### Instructions for the task
Copy every line of the data in which the word "Blender" occurs.

### Material shown
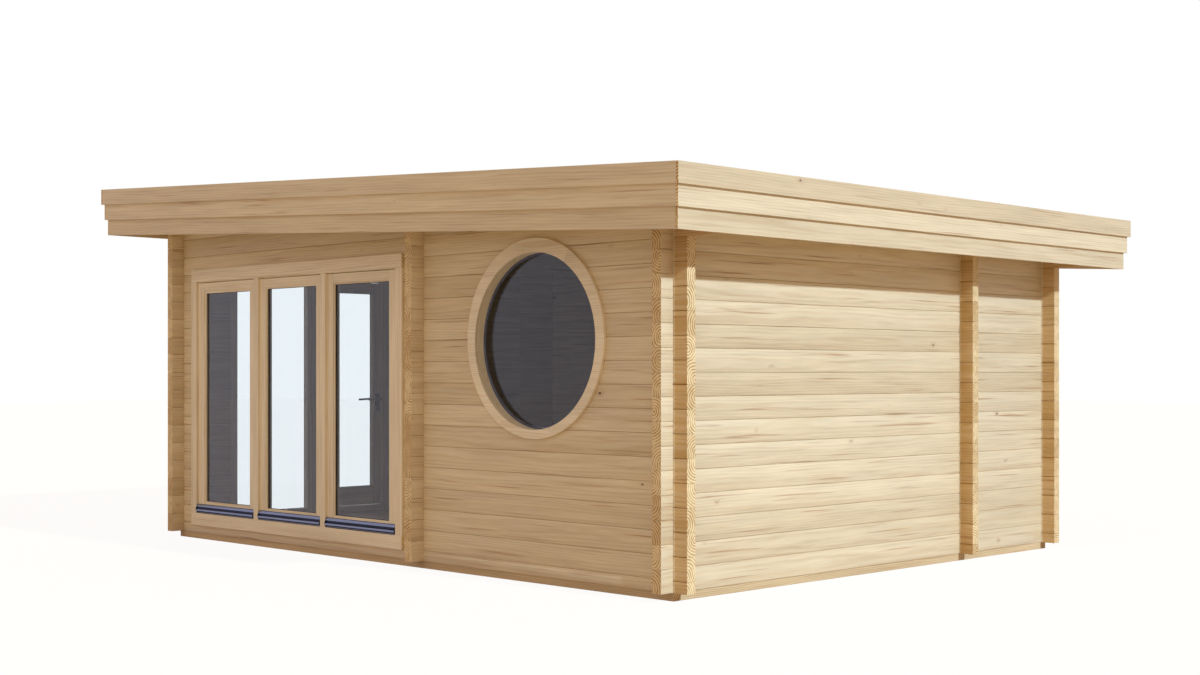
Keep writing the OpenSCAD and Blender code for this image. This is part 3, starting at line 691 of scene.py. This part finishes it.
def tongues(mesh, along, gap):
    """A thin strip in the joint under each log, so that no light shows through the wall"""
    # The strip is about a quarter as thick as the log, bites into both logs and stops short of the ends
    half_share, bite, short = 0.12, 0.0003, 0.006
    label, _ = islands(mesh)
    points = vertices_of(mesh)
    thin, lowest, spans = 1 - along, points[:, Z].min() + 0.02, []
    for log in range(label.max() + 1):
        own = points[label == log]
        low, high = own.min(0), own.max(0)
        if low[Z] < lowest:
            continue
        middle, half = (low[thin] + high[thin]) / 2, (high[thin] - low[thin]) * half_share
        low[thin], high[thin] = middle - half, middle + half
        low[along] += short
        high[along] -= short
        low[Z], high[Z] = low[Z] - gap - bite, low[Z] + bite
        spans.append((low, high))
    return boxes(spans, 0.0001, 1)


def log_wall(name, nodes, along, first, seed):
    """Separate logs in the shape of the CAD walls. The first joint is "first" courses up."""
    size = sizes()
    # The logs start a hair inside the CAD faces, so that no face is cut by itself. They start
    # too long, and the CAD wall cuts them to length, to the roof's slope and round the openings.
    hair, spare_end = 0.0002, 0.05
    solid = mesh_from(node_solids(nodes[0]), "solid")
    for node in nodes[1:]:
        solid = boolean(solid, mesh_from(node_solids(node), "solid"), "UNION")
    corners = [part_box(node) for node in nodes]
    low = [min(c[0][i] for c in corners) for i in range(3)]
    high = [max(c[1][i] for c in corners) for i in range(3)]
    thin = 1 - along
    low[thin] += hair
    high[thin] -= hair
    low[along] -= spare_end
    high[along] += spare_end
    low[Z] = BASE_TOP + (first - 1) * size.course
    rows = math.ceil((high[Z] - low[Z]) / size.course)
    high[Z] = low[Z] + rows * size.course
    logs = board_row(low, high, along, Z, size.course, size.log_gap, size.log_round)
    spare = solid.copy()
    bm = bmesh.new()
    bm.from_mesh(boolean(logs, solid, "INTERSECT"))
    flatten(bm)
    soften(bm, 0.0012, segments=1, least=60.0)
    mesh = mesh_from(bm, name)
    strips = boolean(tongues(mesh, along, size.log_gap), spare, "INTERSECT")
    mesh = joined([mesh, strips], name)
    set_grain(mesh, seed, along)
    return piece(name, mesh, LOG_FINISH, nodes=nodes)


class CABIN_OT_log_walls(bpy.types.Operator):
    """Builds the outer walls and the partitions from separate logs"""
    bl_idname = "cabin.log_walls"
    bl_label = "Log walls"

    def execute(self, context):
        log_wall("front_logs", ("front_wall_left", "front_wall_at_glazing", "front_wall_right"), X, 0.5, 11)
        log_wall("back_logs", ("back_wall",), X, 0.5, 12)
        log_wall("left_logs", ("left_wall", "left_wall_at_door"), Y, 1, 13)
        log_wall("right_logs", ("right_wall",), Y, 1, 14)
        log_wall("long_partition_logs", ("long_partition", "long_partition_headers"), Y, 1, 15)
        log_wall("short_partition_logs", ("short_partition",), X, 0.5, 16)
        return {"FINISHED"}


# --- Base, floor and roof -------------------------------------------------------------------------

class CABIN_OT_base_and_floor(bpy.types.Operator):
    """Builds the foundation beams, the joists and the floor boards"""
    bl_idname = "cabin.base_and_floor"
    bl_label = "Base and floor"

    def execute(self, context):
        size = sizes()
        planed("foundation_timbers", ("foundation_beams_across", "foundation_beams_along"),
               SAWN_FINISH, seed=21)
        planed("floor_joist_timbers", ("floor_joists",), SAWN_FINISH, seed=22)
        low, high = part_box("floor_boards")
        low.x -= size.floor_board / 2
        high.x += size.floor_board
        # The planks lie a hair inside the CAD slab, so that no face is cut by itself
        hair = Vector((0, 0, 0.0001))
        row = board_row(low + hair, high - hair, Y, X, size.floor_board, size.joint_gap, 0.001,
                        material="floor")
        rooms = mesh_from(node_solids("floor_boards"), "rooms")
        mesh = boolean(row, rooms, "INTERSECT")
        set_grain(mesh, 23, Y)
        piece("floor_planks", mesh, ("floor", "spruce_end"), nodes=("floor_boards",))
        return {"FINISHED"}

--

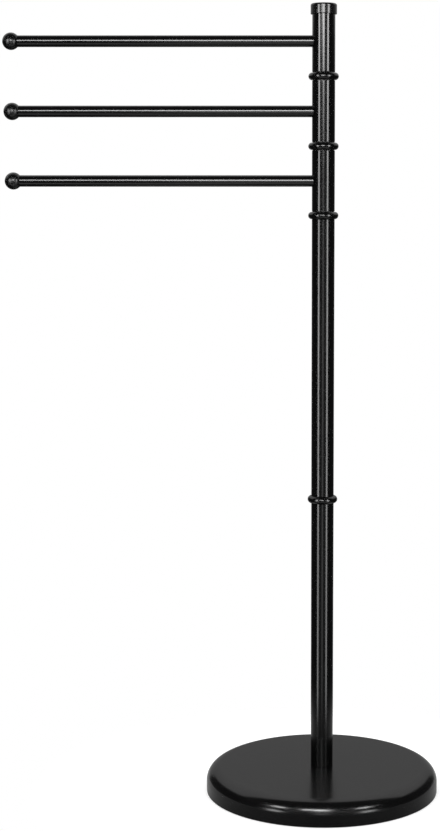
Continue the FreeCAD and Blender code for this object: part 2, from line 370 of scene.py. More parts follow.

==

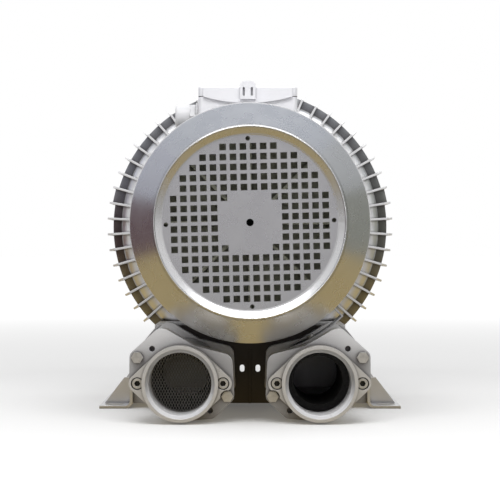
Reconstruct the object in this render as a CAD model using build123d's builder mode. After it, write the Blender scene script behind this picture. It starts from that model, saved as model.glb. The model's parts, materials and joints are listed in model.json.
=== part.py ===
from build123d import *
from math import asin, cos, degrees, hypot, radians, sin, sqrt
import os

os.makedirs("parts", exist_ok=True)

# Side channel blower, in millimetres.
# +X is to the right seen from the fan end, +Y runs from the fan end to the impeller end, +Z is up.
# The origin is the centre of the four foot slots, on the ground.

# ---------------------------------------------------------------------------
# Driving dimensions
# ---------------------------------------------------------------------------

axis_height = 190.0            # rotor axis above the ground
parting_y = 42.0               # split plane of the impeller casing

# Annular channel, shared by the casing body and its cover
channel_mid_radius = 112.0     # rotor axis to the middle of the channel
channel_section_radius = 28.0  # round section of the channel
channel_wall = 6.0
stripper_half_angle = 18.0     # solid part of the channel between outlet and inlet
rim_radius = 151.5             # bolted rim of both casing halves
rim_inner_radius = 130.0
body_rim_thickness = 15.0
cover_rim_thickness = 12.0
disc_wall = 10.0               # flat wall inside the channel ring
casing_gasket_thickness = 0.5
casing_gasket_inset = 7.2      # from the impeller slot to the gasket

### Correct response
Keep writing the OpenSCAD and Blender code for this image. This is part 3, starting at line 691 of scene.py. This part finishes it.
Continue the FreeCAD and Blender code for this object: part 2, from line 370 of scene.py. More parts follow.
Reconstruct the object in this render as a CAD model using build123d's builder mode. After it, write the Blender scene script behind this picture. It starts from that model, saved as model.glb. The model's parts, materials and joints are listed in model.json.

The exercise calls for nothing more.